**DATA:**

__________

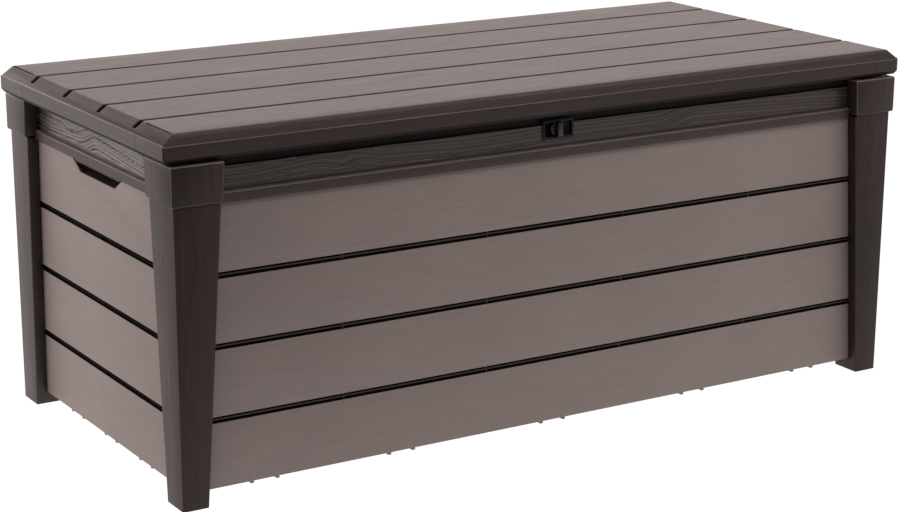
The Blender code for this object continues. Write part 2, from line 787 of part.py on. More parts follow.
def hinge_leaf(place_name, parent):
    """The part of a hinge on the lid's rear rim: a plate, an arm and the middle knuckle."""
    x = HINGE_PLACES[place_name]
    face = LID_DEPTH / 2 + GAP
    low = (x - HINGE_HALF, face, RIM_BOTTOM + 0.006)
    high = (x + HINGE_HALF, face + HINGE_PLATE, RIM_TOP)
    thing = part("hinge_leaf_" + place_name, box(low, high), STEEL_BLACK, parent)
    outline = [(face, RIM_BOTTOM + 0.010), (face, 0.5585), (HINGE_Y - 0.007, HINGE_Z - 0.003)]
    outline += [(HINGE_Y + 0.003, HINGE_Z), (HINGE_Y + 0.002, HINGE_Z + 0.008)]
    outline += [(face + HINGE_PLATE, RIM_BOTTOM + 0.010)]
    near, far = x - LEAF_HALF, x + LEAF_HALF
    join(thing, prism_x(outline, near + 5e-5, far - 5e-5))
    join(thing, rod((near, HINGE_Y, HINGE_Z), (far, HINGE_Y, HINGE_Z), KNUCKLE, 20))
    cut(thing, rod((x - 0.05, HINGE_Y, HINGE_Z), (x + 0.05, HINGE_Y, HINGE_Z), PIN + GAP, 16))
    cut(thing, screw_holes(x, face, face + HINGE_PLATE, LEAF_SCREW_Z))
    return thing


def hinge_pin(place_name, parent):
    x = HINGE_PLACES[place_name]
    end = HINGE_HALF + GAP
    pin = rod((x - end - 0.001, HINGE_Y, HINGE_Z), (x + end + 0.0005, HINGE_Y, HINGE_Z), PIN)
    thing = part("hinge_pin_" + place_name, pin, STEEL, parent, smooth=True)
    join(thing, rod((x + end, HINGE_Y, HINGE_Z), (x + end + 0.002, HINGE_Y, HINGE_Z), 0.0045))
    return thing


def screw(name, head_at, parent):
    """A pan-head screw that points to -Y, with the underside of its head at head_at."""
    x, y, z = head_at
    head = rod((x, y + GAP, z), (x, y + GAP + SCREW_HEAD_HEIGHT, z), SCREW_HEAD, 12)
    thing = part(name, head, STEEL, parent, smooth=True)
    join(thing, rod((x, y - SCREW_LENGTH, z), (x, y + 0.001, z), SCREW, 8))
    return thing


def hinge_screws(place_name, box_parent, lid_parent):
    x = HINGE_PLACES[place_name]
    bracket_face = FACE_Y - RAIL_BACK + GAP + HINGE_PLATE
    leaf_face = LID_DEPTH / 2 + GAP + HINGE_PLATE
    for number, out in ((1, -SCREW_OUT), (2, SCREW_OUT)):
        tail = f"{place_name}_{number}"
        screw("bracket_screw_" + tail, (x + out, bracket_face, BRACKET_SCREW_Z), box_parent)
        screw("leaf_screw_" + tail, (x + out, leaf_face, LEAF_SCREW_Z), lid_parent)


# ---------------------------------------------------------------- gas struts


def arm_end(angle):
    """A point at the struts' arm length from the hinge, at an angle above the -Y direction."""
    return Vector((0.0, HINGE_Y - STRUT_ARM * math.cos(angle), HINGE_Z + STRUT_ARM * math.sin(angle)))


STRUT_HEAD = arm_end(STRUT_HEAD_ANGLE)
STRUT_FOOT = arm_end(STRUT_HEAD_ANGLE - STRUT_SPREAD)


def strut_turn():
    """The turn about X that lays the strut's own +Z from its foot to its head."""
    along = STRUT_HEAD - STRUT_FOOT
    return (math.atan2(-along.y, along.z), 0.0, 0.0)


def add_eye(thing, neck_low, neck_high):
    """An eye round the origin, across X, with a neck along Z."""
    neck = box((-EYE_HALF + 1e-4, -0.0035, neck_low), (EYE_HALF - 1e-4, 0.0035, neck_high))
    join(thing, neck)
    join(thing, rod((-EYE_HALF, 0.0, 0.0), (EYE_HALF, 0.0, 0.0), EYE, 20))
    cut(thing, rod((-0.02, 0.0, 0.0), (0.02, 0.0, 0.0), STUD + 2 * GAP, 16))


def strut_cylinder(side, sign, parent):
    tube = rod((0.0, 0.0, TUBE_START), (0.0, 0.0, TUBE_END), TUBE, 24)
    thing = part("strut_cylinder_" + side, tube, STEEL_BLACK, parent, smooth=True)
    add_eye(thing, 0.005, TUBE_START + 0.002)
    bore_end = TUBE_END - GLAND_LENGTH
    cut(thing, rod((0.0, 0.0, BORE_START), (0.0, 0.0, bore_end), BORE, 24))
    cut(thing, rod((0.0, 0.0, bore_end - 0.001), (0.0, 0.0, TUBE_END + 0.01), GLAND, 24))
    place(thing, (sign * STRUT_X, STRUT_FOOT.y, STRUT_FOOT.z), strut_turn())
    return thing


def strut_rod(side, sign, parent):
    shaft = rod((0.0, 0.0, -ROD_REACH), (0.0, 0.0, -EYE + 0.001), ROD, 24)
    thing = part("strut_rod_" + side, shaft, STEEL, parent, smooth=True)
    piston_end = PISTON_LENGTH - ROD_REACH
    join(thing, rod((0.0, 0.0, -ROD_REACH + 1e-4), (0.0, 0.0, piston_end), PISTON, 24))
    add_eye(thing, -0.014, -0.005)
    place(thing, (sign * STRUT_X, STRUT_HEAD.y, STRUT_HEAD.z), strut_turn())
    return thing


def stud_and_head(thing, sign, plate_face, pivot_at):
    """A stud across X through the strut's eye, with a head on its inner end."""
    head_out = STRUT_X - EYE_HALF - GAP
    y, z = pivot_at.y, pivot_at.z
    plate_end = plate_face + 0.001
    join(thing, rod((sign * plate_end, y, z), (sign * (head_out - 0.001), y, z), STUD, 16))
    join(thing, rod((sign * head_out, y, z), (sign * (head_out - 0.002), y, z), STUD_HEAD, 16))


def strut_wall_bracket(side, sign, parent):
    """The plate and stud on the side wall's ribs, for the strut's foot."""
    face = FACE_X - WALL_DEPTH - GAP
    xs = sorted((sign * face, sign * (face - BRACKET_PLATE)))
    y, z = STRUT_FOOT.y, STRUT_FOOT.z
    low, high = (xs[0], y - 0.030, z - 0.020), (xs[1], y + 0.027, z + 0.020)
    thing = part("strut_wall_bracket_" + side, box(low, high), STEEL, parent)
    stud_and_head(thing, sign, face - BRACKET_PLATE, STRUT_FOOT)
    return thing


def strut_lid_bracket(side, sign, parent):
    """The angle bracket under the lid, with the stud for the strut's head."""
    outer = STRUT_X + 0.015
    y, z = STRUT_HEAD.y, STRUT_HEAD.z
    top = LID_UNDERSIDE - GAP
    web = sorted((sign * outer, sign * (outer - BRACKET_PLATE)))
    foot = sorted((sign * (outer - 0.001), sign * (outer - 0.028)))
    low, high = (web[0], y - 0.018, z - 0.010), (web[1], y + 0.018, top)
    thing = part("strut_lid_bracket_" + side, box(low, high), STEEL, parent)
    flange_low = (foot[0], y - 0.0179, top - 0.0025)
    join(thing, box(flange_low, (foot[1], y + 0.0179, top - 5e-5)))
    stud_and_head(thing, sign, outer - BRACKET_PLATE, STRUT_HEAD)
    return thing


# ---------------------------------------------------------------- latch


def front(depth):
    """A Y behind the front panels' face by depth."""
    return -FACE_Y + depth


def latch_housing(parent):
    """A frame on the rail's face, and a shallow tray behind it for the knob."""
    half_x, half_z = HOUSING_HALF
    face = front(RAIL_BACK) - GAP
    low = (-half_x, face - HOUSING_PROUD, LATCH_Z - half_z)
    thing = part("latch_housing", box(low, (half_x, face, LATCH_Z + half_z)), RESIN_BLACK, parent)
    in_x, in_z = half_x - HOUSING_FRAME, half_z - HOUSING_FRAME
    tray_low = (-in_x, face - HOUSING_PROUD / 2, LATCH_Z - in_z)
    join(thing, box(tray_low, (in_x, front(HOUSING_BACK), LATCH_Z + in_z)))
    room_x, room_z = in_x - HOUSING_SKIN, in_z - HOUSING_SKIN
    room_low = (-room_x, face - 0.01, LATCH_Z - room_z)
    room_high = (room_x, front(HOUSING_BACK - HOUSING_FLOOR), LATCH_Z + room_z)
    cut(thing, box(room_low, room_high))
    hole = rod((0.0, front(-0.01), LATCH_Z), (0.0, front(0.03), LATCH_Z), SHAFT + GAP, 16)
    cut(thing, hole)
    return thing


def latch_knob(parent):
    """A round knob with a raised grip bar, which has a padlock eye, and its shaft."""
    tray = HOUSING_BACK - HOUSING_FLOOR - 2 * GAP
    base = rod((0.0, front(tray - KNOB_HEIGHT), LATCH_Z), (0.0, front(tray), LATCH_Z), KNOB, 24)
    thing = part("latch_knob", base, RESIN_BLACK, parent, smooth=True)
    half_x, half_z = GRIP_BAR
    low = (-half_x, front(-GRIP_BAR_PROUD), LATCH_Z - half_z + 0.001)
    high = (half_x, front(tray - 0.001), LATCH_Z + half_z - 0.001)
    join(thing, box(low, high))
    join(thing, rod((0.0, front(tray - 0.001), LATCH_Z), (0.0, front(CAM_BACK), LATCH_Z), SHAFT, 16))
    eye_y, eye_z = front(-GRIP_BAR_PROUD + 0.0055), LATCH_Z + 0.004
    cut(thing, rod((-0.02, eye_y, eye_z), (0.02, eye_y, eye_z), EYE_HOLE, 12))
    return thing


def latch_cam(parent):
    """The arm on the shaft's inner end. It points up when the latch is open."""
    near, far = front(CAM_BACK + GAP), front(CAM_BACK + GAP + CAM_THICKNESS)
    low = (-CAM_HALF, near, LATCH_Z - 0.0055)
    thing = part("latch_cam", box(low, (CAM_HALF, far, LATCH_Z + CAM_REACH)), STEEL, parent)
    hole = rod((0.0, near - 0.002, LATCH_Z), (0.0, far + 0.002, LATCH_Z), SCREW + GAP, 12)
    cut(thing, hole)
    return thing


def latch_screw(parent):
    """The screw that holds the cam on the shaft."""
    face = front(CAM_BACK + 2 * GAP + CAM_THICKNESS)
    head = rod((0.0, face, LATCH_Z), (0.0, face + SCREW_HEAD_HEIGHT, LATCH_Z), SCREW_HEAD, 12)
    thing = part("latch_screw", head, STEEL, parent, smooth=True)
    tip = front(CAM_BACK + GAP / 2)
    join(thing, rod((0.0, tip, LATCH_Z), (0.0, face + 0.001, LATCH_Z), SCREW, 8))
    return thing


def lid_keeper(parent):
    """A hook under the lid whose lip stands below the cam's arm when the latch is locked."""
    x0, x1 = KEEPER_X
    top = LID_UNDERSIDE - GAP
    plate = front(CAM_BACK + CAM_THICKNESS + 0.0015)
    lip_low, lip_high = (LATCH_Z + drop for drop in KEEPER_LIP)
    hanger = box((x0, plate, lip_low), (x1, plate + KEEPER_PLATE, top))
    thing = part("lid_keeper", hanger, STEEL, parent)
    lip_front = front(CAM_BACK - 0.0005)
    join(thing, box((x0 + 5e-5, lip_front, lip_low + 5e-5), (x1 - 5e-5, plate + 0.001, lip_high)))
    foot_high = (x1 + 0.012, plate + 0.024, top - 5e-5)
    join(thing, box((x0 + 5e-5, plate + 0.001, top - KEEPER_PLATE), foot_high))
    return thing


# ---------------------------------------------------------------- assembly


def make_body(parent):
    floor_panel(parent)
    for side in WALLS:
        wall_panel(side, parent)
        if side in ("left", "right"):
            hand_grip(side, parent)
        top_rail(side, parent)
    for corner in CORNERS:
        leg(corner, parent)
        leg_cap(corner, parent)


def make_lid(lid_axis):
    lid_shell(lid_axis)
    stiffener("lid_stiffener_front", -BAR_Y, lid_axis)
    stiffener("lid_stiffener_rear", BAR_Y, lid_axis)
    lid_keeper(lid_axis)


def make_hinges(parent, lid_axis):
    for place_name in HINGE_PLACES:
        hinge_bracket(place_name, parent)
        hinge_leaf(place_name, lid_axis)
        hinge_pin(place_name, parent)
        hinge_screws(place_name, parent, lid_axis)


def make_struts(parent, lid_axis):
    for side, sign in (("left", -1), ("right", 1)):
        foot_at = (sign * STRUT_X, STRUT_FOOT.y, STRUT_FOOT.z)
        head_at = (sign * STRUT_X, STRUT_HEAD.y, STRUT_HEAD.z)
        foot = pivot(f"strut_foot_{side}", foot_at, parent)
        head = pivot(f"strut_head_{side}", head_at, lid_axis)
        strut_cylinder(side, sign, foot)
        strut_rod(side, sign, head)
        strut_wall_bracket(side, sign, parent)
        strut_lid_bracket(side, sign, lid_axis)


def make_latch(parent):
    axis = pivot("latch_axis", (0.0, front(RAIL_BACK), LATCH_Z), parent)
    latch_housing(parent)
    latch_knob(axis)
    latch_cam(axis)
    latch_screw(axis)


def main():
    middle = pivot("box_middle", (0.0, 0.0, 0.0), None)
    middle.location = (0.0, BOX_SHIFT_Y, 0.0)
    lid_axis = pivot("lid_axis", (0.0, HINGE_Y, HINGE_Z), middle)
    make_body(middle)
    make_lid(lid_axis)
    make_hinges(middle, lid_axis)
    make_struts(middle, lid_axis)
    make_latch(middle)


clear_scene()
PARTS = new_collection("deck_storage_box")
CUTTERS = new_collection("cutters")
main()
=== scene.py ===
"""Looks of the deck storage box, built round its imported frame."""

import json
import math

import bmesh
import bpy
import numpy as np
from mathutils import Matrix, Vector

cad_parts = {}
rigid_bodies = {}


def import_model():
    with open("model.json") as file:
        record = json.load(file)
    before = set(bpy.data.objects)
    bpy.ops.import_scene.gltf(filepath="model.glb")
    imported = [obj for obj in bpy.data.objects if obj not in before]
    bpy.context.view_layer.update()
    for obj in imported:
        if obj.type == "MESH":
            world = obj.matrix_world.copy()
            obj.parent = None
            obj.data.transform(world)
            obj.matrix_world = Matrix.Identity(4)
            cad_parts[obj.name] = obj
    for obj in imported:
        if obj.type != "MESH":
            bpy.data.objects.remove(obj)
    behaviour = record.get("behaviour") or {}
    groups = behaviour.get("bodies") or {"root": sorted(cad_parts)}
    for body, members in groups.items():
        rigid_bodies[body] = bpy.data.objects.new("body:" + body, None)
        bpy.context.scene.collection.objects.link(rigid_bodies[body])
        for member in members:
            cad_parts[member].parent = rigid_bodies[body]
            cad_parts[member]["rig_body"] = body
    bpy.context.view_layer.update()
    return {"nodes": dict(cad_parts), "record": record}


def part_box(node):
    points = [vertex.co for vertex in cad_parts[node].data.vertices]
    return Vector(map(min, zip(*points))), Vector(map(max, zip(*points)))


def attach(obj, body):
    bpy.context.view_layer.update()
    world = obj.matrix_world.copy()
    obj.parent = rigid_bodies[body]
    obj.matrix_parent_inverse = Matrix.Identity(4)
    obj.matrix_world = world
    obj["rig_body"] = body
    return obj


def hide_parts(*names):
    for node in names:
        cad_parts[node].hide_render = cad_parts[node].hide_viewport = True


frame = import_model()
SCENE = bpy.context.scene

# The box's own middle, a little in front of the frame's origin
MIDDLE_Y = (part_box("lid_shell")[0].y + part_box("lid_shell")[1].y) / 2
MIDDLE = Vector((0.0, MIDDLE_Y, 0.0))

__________

**TO BE DONE:** Repeat, word for word, only the lines from the line holding "clear_scene()" through the line holding "obj.matrix_world = Matrix.Identity(4)", with both of those lines included.

**FINISHED ANSWER:**
clear_scene()
PARTS = new_collection("deck_storage_box")
CUTTERS = new_collection("cutters")
main()
=== scene.py ===
"""Looks of the deck storage box, built round its imported frame."""

import json
import math

import bmesh
import bpy
import numpy as np
from mathutils import Matrix, Vector

cad_parts = {}
rigid_bodies = {}


def import_model():
    with open("model.json") as file:
        record = json.load(file)
    before = set(bpy.data.objects)
    bpy.ops.import_scene.gltf(filepath="model.glb")
    imported = [obj for obj in bpy.data.objects if obj not in before]
    bpy.context.view_layer.update()
    for obj in imported:
        if obj.type == "MESH":
            world = obj.matrix_world.copy()
            obj.parent = None
            obj.data.transform(world)
            obj.matrix_world = Matrix.Identity(4)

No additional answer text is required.